Sementara uang, masyarakat yang melihat para calon yang hanya suka menghamburkan uang, melalui berbagai sogokan – sogokan, ditambah minus kontribusi di masyarakat, hanya akan menambah antipati masyarakat. Hanya menunggu hari pemilu saja, untuk melihat kekalahan telak dari orang – orang seperti ini.
Tidak salah jika nabi Muhammad SAW dalam banyak sabdanya menyampaikan bahwa: “Orang yang paling baik diantara kalian adalah yang paling bermanfaat terhadap umat Manusia”.
Sementara kemenangan pak imam ini pula membuktikan sabda nabi yang lain bahwa:
“Sebaik-baiknya pemimpin adalah mereka yang kamu cintai dan mencintai kamu, kamu berdoa untuk mereka dan mereka berdoa untuk kamu. Seburuk-buruk pemimpin adalah mereka yang kamu benci dan mereka membenci kamu, kamu melaknati mereka dan mereka melaknati kamu.” (HR Muslim).

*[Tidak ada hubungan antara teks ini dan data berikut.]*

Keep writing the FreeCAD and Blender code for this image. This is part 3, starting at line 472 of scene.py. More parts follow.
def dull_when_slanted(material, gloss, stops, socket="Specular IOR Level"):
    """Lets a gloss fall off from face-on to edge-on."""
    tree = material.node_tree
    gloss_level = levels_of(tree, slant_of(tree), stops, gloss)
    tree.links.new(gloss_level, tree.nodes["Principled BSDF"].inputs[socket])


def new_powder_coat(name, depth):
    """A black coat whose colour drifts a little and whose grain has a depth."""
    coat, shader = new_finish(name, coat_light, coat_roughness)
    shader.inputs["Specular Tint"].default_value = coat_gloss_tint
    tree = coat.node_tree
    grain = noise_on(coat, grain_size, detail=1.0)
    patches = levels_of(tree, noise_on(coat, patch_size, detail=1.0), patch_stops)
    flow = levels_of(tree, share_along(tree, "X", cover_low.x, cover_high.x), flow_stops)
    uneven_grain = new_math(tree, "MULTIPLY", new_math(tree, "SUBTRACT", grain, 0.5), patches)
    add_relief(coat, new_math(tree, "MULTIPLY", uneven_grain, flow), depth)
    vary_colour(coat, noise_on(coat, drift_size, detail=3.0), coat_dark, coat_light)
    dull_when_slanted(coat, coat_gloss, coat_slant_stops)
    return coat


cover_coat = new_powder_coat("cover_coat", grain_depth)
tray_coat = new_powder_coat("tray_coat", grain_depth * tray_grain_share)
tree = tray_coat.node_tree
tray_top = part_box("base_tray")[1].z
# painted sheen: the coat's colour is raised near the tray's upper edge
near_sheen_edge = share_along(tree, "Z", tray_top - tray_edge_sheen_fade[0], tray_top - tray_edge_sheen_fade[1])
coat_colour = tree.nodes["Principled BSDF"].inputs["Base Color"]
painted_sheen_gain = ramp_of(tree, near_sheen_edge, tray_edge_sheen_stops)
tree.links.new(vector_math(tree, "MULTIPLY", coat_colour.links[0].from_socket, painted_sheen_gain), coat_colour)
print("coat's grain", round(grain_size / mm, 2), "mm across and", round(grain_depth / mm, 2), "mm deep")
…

Mengamati kisah politik inspiratif ini, saya jadi optimis terhadap masa depan politik di Indonesia bahwa di tengah banyak elit politik yang mengecewakan, ada banyak lainnya yang masih berjuang dengan cara yang benar. Di sisi yang lain, masyarakat juga tidak selamanya buruk dan hanya menunggu duit. Sebab, buktinya nurani masyarakat juga masih suci bersih dan akan selalu terbuka terhadap sosok – sosok calon pemimpin yang memiliki hati suci, tulus dan betul – betul mencintai rakyatnya.